Source: http://dvrbs.com/People/CamdenPeople-CarlVCeciro.htm
Timestamp: 2019-04-24 18:49:07+00:00

Document:
CARL V. CECIRO was born Carlucci Viola Ceciro on December 19, 1894 to Domenico Ceciro and the former Philomena Viola. According to his World War I draft card and the 1920 Census, he was born in Guardia Perticara, a town in the province of Potenza, in the Southern Italian region of Basilicata, and came to the United States with his mother and brother James in 1903. His father and older brother Antonio had come to America the previous year. The 1910 Censius shows the family living at 838 South 3rd Street in Camden. Domenico Ceciro supported his family as a junk dealer, and another son, John, had been born to the family after coming to America. The Ceciros owned their home when the Census was taken, and took in boarders, seven residing there in April of 1910.
After completing the eighth grade, Carl V. Ceciro began working on the streets of Camden shining shoes. He enlisted in the United States Navy shortly after the 1910 Census enumeration, He served for four years, including a tour of duty aboard the USS Olympia in 1910, and aboard the battleships USS Ohio and USS Iowa.
Carl V. Ceciro married Margaret Lorraine in 1915. He was living in Camden with his wife and daughter Philomena by June of 1917 when he registered for the draft. The family then lived at the 838 South 3rd Street address. Carl V. Ceciro worked for the Camden Coke Company at South 2nd Street and Kaighn Avenue when he registered for the draft. In 1919 he was naturalized as an American citizen. The 1920 Census shows the Ceciro family had moved to 203 Royden Street.

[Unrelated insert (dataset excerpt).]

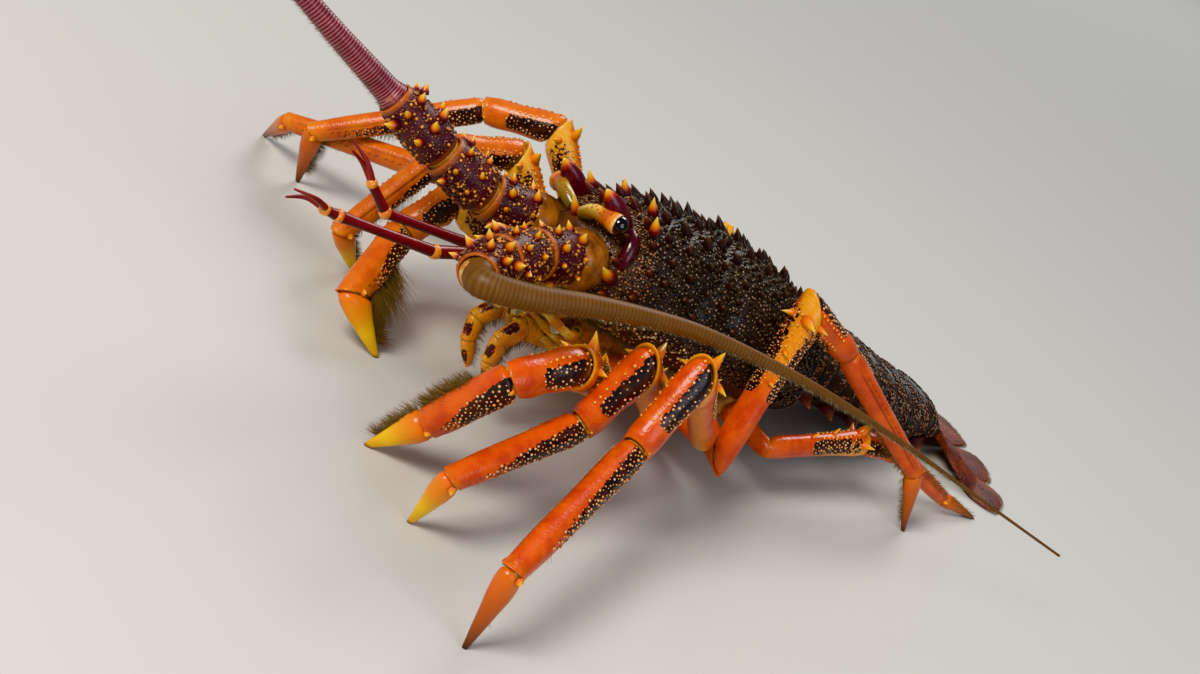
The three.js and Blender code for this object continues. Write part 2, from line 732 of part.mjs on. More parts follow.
function fanPlate(frames, plate) {
  const last = frames[frames.length - 1];
  const start = last.end.clone().addScaledVector(last.heading, GAP)
    .addScaledVector(last.across, plate.across).addScaledVector(last.upright, -1);
  const turn = radians(plate.fan);
  const along = vector(Math.sin(turn), Math.cos(turn), 0);
  const side = vector(along.y, -along.x, 0);
  return toSolid(loft(FAN_ROWS.length - 1, 12, (row, sine, cosine) => {
    const [share, spread, half] = FAN_ROWS[row];
    const wide = plate.root + (plate.wide - plate.root) * spread;
    const level = Math.max(half * 0.8, start.z * (1 - share / FAN_LANDING));
    const offset = side.clone().multiplyScalar(-wide * signedPower(sine, 0.8));
    offset.z = half * cosine;
    const slide = row === 0 ? offset.dot(last.heading) / along.dot(last.heading) : 0;
    const spot = start.clone().addScaledVector(along, share * plate.length - slide).add(offset);
    spot.z = Math.max(0, level + offset.z);
    return spot;
  }));
}

// The whole animal

const lobster = new THREE.Group();

function addNode(name, solid, finish) {
  const mesh = new THREE.Mesh(toGeometry(largest(solid)), finish);
  mesh.name = name;
  lobster.add(mesh);
}

const eyesGrown = [1, -1].map((side) => eye(side, GAP));
const armour = [1, -1].flatMap((side) => [horn(side), eyeRim(side)]);
const shell = join([carapaceSkin(0), ...armour, ...frontSpines(), ...shellSpines()]);
addNode('carapace', cut(shell, eyesGrown), FINISH.shell);
addNode('underside', cut(toSolid(undersideSkin(0)), [carapaceGrown]), FINISH.mouth);

['left', 'right'].forEach((name) => {
  const side = name === 'left' ? 1 : -1;
  addNode(`eye_${name}`, eye(side, 0), FINISH.eye);
  addNode(`antenna_stem_${name}`, stem(name), FINISH.shell);
  addNode(`antenna_whip_base_${name}`, whipLength(name, 0, 0.45, 10), FINISH.feeler);
  addNode(`antenna_whip_tip_${name}`, whipLength(name, 0.451, 1, 10), FINISH.feeler);
  addNode(`antennule_${name}`, antennule(name), FINISH.feeler);
  addNode(`jaw_leg_${name}`, jawLeg(side), FINISH.mouth);
  LEG_PAIRS.forEach((pair, i) => {
    const parts = leg(side, pair, LEG_POSES[name][i]);
    addNode(`leg_${name}_${i + 1}_upper`, parts.upper, FINISH.leg);
    addNode(`leg_${name}_${i + 1}_lower`, parts.lower, FINISH.leg);
    addNode(`leg_${name}_${i + 1}_foot`, parts.foot, FINISH.claw);
  });
});

const abdomen = abdomenFrames();
abdomen.forEach((frame, i) => {
  addNode(`abdomen_${i + 1}`, abdomenSegment(abdomen, i), FINISH.shell);
});
FAN.forEach((plate) => addNode(plate.name, fanPlate(abdomen, plate), FINISH.shell));

// The origin is the middle of the animal's footprint.
const reach = new THREE.Box3().setFromObject(lobster);
const middle = reach.getCenter(new THREE.Vector3());
lobster.position.set(-middle.x, -middle.y, -reach.min.z);

export default lobster;
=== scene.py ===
# %% [markdown]
# # A red rock lobster, life size
#
# The solids of the animal are already made: carapace, feelers, legs, abdomen and tail fan stand
# in their places. This lesson dresses them as the real shell looks. Each solid is replaced by a
# finer piece of the same size and place, and then gets what a solid leaves out: spines in their
# hundreds, cream granules in dark patches, ringed feelers, soft joints and bristles.

# %% The solids and the units
import json
import math
from types import SimpleNamespace

import bpy
import numpy as np
from mathutils import Matrix, Vector

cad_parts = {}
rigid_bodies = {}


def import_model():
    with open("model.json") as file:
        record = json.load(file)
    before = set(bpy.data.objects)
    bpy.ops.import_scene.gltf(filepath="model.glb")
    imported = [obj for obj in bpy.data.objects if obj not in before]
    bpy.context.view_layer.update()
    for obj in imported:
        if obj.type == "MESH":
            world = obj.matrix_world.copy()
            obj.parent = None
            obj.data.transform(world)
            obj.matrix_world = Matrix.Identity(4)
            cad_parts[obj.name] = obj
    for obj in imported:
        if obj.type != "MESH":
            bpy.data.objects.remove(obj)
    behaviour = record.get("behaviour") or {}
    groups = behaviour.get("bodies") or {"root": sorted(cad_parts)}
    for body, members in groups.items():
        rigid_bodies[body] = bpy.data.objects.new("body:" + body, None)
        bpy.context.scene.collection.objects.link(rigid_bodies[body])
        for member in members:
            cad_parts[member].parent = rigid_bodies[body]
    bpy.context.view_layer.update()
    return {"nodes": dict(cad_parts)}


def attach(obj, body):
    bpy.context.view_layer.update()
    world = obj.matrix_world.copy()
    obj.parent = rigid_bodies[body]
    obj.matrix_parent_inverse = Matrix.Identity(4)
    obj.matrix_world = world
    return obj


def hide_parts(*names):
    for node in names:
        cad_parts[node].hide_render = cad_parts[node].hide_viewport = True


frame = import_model()
MM = 0.001
SIDES = {"left": 1, "right": -1}
print("solids:", len(frame["nodes"]))

# %% [markdown]
# The animal leans: its nose is a little up and its left side is higher, because it climbs. All
# of its trunk is easier to describe in a frame of its own, which starts at the root of the
# rostrum, with x to the animal's left, y to the rear and z up. One matrix turns that frame into
# the frame of the room. Sizes are in millimetres up to the moment when a mesh is written.

# %% The body's own frame
CARAPACE_LENGTH = 136
CARAPACE_HALF_WIDTH = 42
ROSTRUM_HEIGHT = 89
BODY_LEAN = {"X": -12, "Y": -12}
FOOTPRINT_SHIFT = np.array([19.69, -4.76, 0])
SEED = 7
UP = (0, 0, 1.0)

LEANS = {axis: Matrix.Rotation(math.radians(turn), 3, axis) for axis, turn in BODY_LEAN.items()}
BODY_TURN = np.array(LEANS["Y"] @ LEANS["X"])


def from_body_direction(direction, side=1):
    """A direction of the body frame, in the room. A side of -1 mirrors it to the right."""
    return np.asarray(direction, dtype=float) * (side, 1, 1) @ BODY_TURN.T


def from_body(points, side=1):
    """Points of the body frame, in the room. A side of -1 mirrors them to the right."""
    return from_body_direction(points, side) + (0, 0, ROSTRUM_HEIGHT)


def in_scene(points):
    """Millimetres of the solids' own drawing, as metres over the middle of the footprint."""
    return (np.asarray(points, dtype=float) + FOOTPRINT_SHIFT) * MM


def unit(vectors):
    """The same directions with a length of one."""
    vectors = np.asarray(vectors, dtype=float)
    return vectors / np.linalg.norm(vectors, axis=-1, keepdims=True)


def eased(share):
    """A smooth step from 0 to 1."""
    share = np.clip(share, 0, 1)
    return share * share * (3 - 2 * share)


def signed_power(value, power):
    return np.sign(value) * np.abs(value) ** power


def bell(distance, width):
    """1 in the middle, falling smoothly to 0 on both sides."""
    return np.exp(-(distance / width) ** 2)


def half_turn(angle):
    """The same angle between half a turn to one side and half a turn to the other."""
    return (angle + math.pi) % (2 * math.pi) - math.pi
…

The 1930 Census shows Carl Ceciro working as an upholsterer for a furniture company and family at 312 Pine Street. Children then at home were Philomena 13; Carolina 12; Rosemary 10; Lucy, 8; Antoinetta, 6; Margarete, 2; and infant Carl D. Ceciro. Another daughter Marguerite L., had died as a baby in 1926. The family had moved to 442 Pine Street by the time the 1931 City Directory was compiled. Sadly, his wife Margaret died in 1938. The 1940 Census shows him working as a painter at a shipyard and living in Lindenwold, New Jersey. When he registered for the draft in the spring of 1942, he was living in Oaklyn, New Jersey with his daughter Lucy, and working as a painter at the New York Shipbuilding Corporation shipyard on Broadway.

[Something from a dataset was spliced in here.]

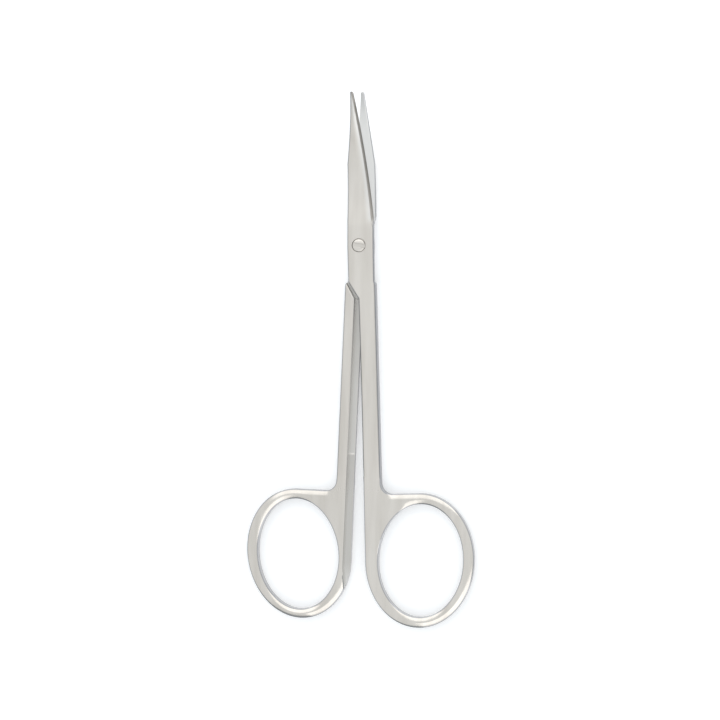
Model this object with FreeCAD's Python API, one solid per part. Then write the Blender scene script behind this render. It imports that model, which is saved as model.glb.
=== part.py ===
import FreeCAD, Part
import math
import os

# Small spring-free scissors with upturned tips, millimetres.
# Origin: pivot axis in the plane of the flat back. +Y to the tips, +Z to the screw head.
# Each half is drawn in its own bar frame: s outward to its own shank, v to the tips,
# h up from the lap plane on its own side. The lower half is then turned over about Y.

# Stock and lap joint
thickness = 3.2
lap_gap = 0.03
lap_half = 0.72
wall_clearance = 0.08
land_relief = 0.15
relief_end = -45.0
lap_fade = -69.3
lap_end = -74.2
lap_end_side = 0.06

# Joint plate outline
joint_half = 3.0
upper_waist_half = 2.76
upper_middle_half = 2.83
lower_waist_half = 2.52
lower_middle_half = 2.86
middle = -1.5
heel_half = 2.95
blade_start = 4.3
upper_back_half = 2.84
lower_back_half = 2.75
neck = -7.5
diagonal_end = -11.4
plate_round = 0.2

# Blades
upper_spine_root = 2.84
upper_spine_corner = 2.27
upper_blade_root = 2.7
lower_spine_root = 3.1
lower_spine_corner = 2.33
lower_blade_root = 2.3
spine_corner_at = 17.5
spine_power = 1.2
tip_half = 0.35
tip_reach = 32.3
edge_belly = 0.2
bend_start = 8.0
bend_radius = 42.0
bend_sweep = 50.0
tip_thickness = 0.68
bevel_width = 0.5
bevel_top = 0.62
bevel_overrun = 0.5
bevel_fade = 1.4
heel_bevel = 0.4
crown_place = 0.42
spine_wall = 0.55
spine_shoulder = 0.84
spine_round = 0.28
crown_ramp = 10.0
blade_stations = 12

# Shanks and rings
shank_half = 2.93
shank_end = -8.0
inner_bow = 0.12
edge_round = 0.8

# Finger rings: rim and hole are ovals, placed out from the bar line and down from the pivot
lower_rim_out = 10.52
lower_rim_down = 66.59
lower_rim_long = 27.84
lower_rim_wide = 22.3
lower_rim_lean = 12.3
lower_hole_out = 10.62
lower_hole_down = 66.67
lower_hole_long = 23.76
lower_hole_wide = 17.6
lower_hole_lean = 8.3
lower_crotch = 2.3
upper_rim_out = 10.85
upper_rim_down = 67.71
upper_rim_long = 28.64
upper_rim_wide = 23.43
upper_rim_lean = 3.7
upper_hole_out = 11.05
upper_hole_down = 67.74
upper_hole_long = 24.18
upper_hole_wide = 18.34
upper_hole_lean = 4.3
upper_crotch = 2.3

# Screw
screw_offset = 0.36
screw_radius = 1.0
running_clearance = 0.03
head_radius = 1.38
head_gap = 0.06
head_height = 0.9
dome_height = 0.2
slot_width = 0.8
slot_depth = 0.5
slot_turn = -8.0

# Pose: angle between the halves as they lie
opening = 4.16

lap_plane = thickness / 2
wall = lap_half + wall_clearance
far = 120.0
overreach = 2.0
tiny = 0.01
lower_outline = {
    "rim": (lower_rim_out, -lower_rim_down, lower_rim_long / 2, lower_rim_wide / 2, lower_rim_lean),
    "hole": (lower_hole_out, -lower_hole_down, lower_hole_long / 2, lower_hole_wide / 2, lower_hole_lean),
    "crotch": lower_crotch,
    "waist": lower_waist_half,
    "middle": lower_middle_half,
    "back": lower_back_half,
    "blade_root": lower_blade_root,
    "spine_root": lower_spine_root,
    "spine_corner": lower_spine_corner,
}
upper_outline = {
    "rim": (upper_rim_out, -upper_rim_down, upper_rim_long / 2, upper_rim_wide / 2, upper_rim_lean),
    "hole": (upper_hole_out, -upper_hole_down, upper_hole_long / 2, upper_hole_wide / 2, upper_hole_lean),
    "crotch": upper_crotch,
    "waist": upper_waist_half,
    "middle": upper_middle_half,
    "back": upper_back_half,
    "blade_root": upper_blade_root,
    "spine_root": upper_spine_root,
    "spine_corner": upper_spine_corner,
}


def point(s, v, h=0.0):
    return FreeCAD.Vector(s, v, h)


def prism(corners, bottom, top):
    loop = [point(s, v, bottom) for s, v in corners]
    face = Part.Face(Part.makePolygon(loop + loop[:1]))
    return face.extrude(point(0, 0, top - bottom))


def ellipse(s, v, major, minor, lean):
    along = point(math.sin(math.radians(lean)), math.cos(math.radians(lean)))
    across = point(-along.y, along.x)
    centre = point(s, v)
    return Part.Ellipse(centre + along * major, centre + across * minor, centre)


def touch_angle(rim, start):
    s, v, major, minor, lean = rim
    along = point(math.sin(math.radians(lean)), math.cos(math.radians(lean)))
    across = point(-along.y, along.x)
    offset = start - point(s, v)
    a = offset.dot(along) / major
    b = offset.dot(across) / minor
    return math.atan2(b, a) + math.acos(1 / math.hypot(a, b))


def top_angle(rim):
    lean = math.radians(rim[4])
    return math.atan2(rim[3] * math.sin(lean), rim[2] * math.cos(lean))


def shank_and_ring(outline):
    rim = ellipse(*outline["rim"])
    radius = outline["crotch"]
    inner_start = point(-lap_half, shank_end)
    first = touch_angle(outline["rim"], inner_start)
    last = top_angle(outline["rim"])
    crown = rim.value(last)
    outer_start = point(shank_half, shank_end)
    bend_in = point(shank_half, crown.y + radius)
    bend_out = point(shank_half + radius, crown.y)
    slack = radius * (1 - math.sqrt(0.5))
    bend_mid = point(shank_half + slack, crown.y + slack)
    inner_middle = (rim.value(first) + inner_start) / 2 + point(inner_bow, 0)
    edges = [
        Part.makeLine(outer_start, bend_in),
        Part.Arc(bend_in, bend_mid, bend_out).toShape(),
        Part.makeLine(bend_out, crown),
        Part.ArcOfEllipse(rim, first, last + 2 * math.pi).toShape(),
        Part.Arc(rim.value(first), inner_middle, inner_start).toShape(),
        Part.makeLine(inner_start, outer_start),
    ]
    outside = Part.Face(Part.Wire(Part.__sortEdges__(edges)))
    hole = Part.Face(Part.Wire([ellipse(*outline["hole"]).toShape()]))
    flat = outside.cut(hole)
    flat.translate(point(0, 0, -lap_plane))
    solid = flat.extrude(point(0, 0, thickness)).Solids[0]
    rounded = []
    for edge in solid.Edges:
        box = edge.BoundBox
        at_end = box.YMin > shank_end - tiny
        if box.ZLength < tiny and not at_end:
            rounded.append(edge)
    return solid.makeFillet(edge_round, rounded)


def diagonal(at_s):
    slope = (diagonal_end - neck) / (joint_half - lap_half)
    return diagonal_end + slope * (at_s + lap_half)


def joint_plate(outline):
    back = outline["back"]
    corners = [
        (outline["waist"], shank_end),
        (outline["middle"], middle),
        (heel_half, blade_start),
        (-outline["blade_root"], blade_start),
        (-back, 0.0),
        (-back, diagonal(-back)),
        (0.0, diagonal(0.0)),
        (wall, diagonal(0.0)),
        (wall, shank_end),
    ]
    plate = prism(corners, -lap_plane, lap_plane)
    rounded = []
    for first in (0, 1, 3, 4, 5):
        (s_a, v_a), (s_b, v_b) = corners[first], corners[first + 1]
        half_way = point((s_a + s_b) / 2, (v_a + v_b) / 2, lap_plane)
        for edge in plate.Edges:
            if edge.CenterOfMass.distanceToPoint(half_way) < tiny:
                rounded.append(edge)
    return plate.makeFillet(plate_round, rounded)


def spine(v, outline):
    corner = outline["spine_corner"]
    if v <= blade_start:
        return outline["blade_root"]
    if v < spine_corner_at:
        return outline["spine_root"] + (corner - outline["spine_root"]) * v / spine_corner_at
    left = max(tip_reach - v, 0.0) / (tip_reach - spine_corner_at)
    return tip_half + (corner - tip_half) * left ** spine_power


def cutting_edge(v):
    left = (tip_reach - v) / (tip_reach - blade_start)
    return tip_half + (heel_half - tip_half) * left * (1 + edge_belly * left * (1 - left))


def bend(r):
    beyond = max(r - bend_start, 0.0)
    return bend_radius - math.sqrt(bend_radius ** 2 - beyond ** 2)


def blade_thickness(v):
    along = (v - blade_start) / (tip_reach - blade_start)
    return tip_thickness + (lap_plane - tip_thickness) * (1 - along) ** 2


def blade_section(v, way, pivot_s, outline):
    left = -spine(v, outline)
    right = cutting_edge(v)
    ramp = min((v - blade_start) / crown_ramp, 1.0)
    depth = blade_thickness(v)
    bevel = bevel_width * (heel_bevel + (1 - heel_bevel) * ramp) * min(1.0, (right - left) / bevel_fade)
    side = spine_round * (1 + ramp) / 2

    def surface(s):
        return way * bend(math.hypot(s - pivot_s, v))

    crown_s = left + crown_place * (right - left)
    shoulder_s = left + side
    under = -lap_plane - overreach
    floor = surface(0.0) + under
    top_left = surface(left) + depth * (1 - (1 - spine_wall) * ramp) - side * (1 - ramp)
    shoulder = surface(shoulder_s) + depth * (1 - (1 - spine_shoulder) * ramp)
    crown = surface(crown_s) + depth
    bevel_s = right - bevel
    bevel_h = surface(bevel_s) + depth * (1 - (1 - bevel_top) * ramp)
    cut_h = surface(right) + lap_gap / 2
    past_s = right + bevel_overrun * bevel
    past_h = cut_h - bevel_overrun * (bevel_h - cut_h)
    low_left = point(left, v, floor)
    a = point(left, v, top_left)
    b = point(shoulder_s, v, shoulder)
    c = point(crown_s, v, crown)
    d = point(bevel_s, v, bevel_h)
    e = point(past_s, v, past_h)
    low_right = point(past_s, v, floor)
    back = Part.BSplineCurve()
    back.interpolate([b, c, d])
    return Part.Wire([
        Part.makeLine(low_left, a),
        Part.makeLine(a, b),
        back.toShape(),
        Part.makeLine(d, e),
        Part.makeLine(e, low_right),
        Part.makeLine(low_right, low_left),
    ])


def mating_body(way):
    height = lap_gap / 2
    turn = math.radians(bend_sweep)
    centre = point(bend_start, 0, height + way * bend_radius)
    flat_end = point(bend_start, 0, height)
    half_way = centre + point(math.sin(turn / 2), 0, -way * math.cos(turn / 2)) * bend_radius
    end = centre + point(math.sin(turn), 0, -way * math.cos(turn)) * bend_radius
    loop = [
        Part.makeLine(point(0, 0, height), flat_end),
        Part.Arc(flat_end, half_way, end).toShape(),
        Part.makeLine(end, point(end.x, 0, -far)),
        Part.makeLine(point(end.x, 0, -far), point(0, 0, -far)),
        Part.makeLine(point(0, 0, -far), point(0, 0, height)),
    ]
    return Part.Face(Part.Wire(loop)).revolve(point(0, 0), point(0, 0, 1), 360)


def blade(way, pivot_s, outline):
    step = (tip_reach - blade_start) / (blade_stations - 1)
    sections = []
    for i in range(blade_stations):
        sections.append(blade_section(blade_start + step * i, way, pivot_s, outline))
    raw = Part.makeLoft(sections, True, False)
    below = mating_body(way)
    below.translate(point(pivot_s, 0))
    shaped = raw.cut(below)
    tip_box = prism([(-far, 0), (far, 0), (far, tip_reach - tip_half), (-far, tip_reach - tip_half)], -far, far)
    tip_end = Part.makeCylinder(tip_half, 2 * far, point(0, tip_reach - tip_half, -far))
    return shaped.common(tip_box.fuse(tip_end))


def half(outline, way, pivot_s):
    body = shank_and_ring(outline).fuse(joint_plate(outline))
    mirrored = (wall + joint_half - lap_half + overreach, diagonal(-joint_half - overreach))
    lap = [
        (lap_end_side, -far),
        (lap_end_side, lap_end),
        (wall, lap_fade),
        (wall, diagonal_end),
        mirrored,
        (mirrored[0], blade_start + overreach),
        (-far, blade_start + overreach),
        (-far, -far),
    ]
    body = body.cut(prism(lap, -far, lap_gap / 2))
    hollow = [
        (wall, relief_end),
        (wall, diagonal_end),
        (-lap_half - overreach, diagonal_end),
        (-lap_half - overreach, relief_end),
    ]
    body = body.cut(prism(hollow, -far, lap_gap / 2 + land_relief))
    body = body.fuse(blade(way, pivot_s, outline)).removeSplitter()
    body.translate(point(-pivot_s, 0))
    return body.Solids[0]


def stand(shape, turned_over, angle):
    if turned_over:
        shape.rotate(point(0, 0), point(0, 1, 0), 180)
    shape.translate(point(0, 0, lap_plane))
    shape.rotate(point(0, 0), point(0, 0, 1), angle)
    return shape


def rod(radius, bottom, top):
    return Part.makeCylinder(radius, top - bottom, point(0, 0, bottom))


head_floor = thickness - head_height
upper = stand(half(upper_outline, 1, -screw_offset), False, opening / 2)
upper = upper.cut(rod(screw_radius + running_clearance, 0, thickness))
upper = upper.cut(rod(head_radius + head_gap, head_floor, thickness + overreach))

lower = stand(half(lower_outline, -1, screw_offset), True, -opening / 2)
lower = lower.cut(rod(screw_radius, -overreach, thickness))

dome_radius = (head_radius ** 2 + dome_height ** 2) / (2 * dome_height)
dome_centre = point(0, 0, thickness + dome_height - dome_radius)
head = rod(head_radius, head_floor + running_clearance, thickness + dome_height)
head = head.common(Part.makeSphere(dome_radius, dome_centre))
slot_base = thickness + dome_height - slot_depth
slot = prism(
    [(-far, -slot_width / 2), (far, -slot_width / 2), (far, slot_width / 2), (-far, slot_width / 2)],
    slot_base,
    thickness + overreach,
)
slot.rotate(point(0, 0), point(0, 0, 1), slot_turn)
stem = rod(screw_radius, 0, head_floor + 2 * running_clearance)
screw = stem.fuse(head).removeSplitter().cut(slot)

os.makedirs("parts", exist_ok=True)
nodes = {"upper_half": upper, "lower_half": lower, "pivot_screw": screw}
for name, shape in nodes.items():
    solid = shape.Solids[0]
    solid.exportStep("parts/" + name + ".step")
    box = solid.BoundBox
    print(name, shape.isValid(), len(shape.Solids), round(solid.Volume, 2), box)
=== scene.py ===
import math

import bpy
import numpy as np
from mathutils import Matrix, Vector
from mathutils.geometry import delaunay_2d_cdt


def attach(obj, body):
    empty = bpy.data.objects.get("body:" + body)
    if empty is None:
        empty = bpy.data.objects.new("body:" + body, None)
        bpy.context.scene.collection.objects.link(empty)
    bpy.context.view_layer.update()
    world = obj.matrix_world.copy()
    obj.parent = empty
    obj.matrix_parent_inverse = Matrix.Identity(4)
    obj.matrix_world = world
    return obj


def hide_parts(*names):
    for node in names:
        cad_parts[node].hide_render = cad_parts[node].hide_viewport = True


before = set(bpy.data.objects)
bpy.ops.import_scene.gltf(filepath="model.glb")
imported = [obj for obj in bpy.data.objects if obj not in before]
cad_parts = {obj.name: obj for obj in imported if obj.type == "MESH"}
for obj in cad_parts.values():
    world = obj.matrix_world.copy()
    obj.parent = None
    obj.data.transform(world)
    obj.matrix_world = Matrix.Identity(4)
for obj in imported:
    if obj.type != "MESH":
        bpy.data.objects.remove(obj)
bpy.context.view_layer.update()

print("frame loaded:", sorted(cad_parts))

# Lengths in millimetres. Each half is worked out in its own bar frame: s runs outward to its own
# shank, v toward the tips, h away from the lap plane on its own side.
metres = 0.001  # one millimetre, for the finished meshes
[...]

By 1961 Carl V. Ceciro had become involved with the United States Naval Sea Cadets Corps, a congressionally-chartered, U.S. Navy-based organization that serves to teach individuals about the sea-going military services, U.S. naval operations and training, community service, citizenship, and an understanding of discipline and teamwork. He taught marlinspike (knot tying) at the Naval and Reserve Marine Training Center which was then on Memorial Avenue in Camden. Shortly before his death, he was promoted to Lieutenant Commander in the Sea Cadets organization. He was then living at 202 Beideman Avenue in the Westfield Acres public housing project. Not long after his promotion, he moved to Willingboro, New Jersey.
Carl V. Ceciro passed away in September of 1968 and was buried at New Camden Cemetery.